→ **Written instruction**: Which lines in the records below contain the word "picture"? Copy each of them.

→ **Provided entries**:
..............................
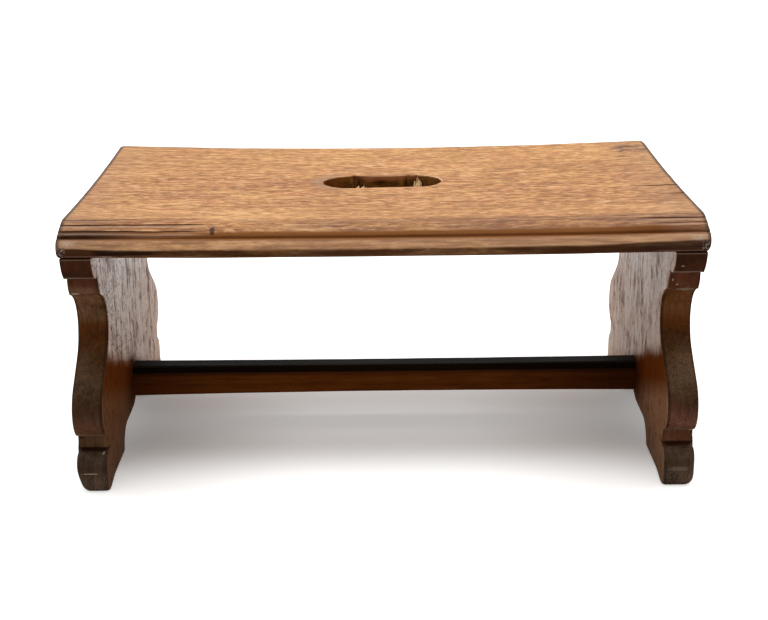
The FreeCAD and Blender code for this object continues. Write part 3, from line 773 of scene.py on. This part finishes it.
..............................
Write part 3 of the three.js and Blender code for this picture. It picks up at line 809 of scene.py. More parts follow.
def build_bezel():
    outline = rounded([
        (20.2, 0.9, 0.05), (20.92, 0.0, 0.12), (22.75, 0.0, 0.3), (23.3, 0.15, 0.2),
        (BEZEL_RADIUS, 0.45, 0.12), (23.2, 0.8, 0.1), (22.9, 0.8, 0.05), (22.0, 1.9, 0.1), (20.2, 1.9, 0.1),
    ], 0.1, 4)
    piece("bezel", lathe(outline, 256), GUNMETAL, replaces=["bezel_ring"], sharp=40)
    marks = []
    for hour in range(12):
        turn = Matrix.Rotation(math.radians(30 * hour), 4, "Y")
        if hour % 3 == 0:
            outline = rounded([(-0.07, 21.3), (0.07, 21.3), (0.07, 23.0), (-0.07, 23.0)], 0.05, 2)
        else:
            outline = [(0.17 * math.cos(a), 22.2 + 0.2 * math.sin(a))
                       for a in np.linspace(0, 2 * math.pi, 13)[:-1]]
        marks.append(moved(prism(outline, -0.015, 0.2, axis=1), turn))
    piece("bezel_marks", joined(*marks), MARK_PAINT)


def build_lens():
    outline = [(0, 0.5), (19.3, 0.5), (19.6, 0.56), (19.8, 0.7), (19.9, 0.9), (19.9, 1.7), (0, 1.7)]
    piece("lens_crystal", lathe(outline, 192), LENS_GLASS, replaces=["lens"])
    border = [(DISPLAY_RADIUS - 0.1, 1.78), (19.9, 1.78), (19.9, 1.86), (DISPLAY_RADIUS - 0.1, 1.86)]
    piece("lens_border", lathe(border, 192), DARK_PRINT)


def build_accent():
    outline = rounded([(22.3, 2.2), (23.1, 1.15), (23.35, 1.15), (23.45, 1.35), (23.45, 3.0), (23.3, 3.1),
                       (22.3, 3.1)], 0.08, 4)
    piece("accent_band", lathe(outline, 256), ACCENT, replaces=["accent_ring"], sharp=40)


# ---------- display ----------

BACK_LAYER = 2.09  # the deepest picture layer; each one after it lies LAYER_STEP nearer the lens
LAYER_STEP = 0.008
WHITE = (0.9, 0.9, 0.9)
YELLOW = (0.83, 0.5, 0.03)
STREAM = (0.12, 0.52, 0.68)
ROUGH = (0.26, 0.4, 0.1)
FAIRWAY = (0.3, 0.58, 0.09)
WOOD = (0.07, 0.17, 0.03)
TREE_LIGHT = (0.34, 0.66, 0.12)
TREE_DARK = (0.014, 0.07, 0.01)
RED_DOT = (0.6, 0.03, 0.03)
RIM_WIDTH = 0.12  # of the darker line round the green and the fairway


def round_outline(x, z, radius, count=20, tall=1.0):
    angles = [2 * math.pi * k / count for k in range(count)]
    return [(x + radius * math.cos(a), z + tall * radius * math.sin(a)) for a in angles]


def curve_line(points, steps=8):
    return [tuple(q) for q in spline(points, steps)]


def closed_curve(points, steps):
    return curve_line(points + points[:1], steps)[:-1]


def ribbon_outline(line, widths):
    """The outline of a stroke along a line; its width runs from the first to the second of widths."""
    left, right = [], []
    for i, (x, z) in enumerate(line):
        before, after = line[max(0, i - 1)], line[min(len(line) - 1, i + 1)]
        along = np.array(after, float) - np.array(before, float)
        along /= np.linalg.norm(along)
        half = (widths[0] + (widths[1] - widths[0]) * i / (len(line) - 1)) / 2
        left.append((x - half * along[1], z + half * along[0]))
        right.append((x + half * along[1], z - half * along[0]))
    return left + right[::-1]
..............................
→ **Written solution**:
Write part 3 of the three.js and Blender code for this picture. It picks up at line 809 of scene.py. More parts follow.
BACK_LAYER = 2.09  # the deepest picture layer; each one after it lies LAYER_STEP nearer the lens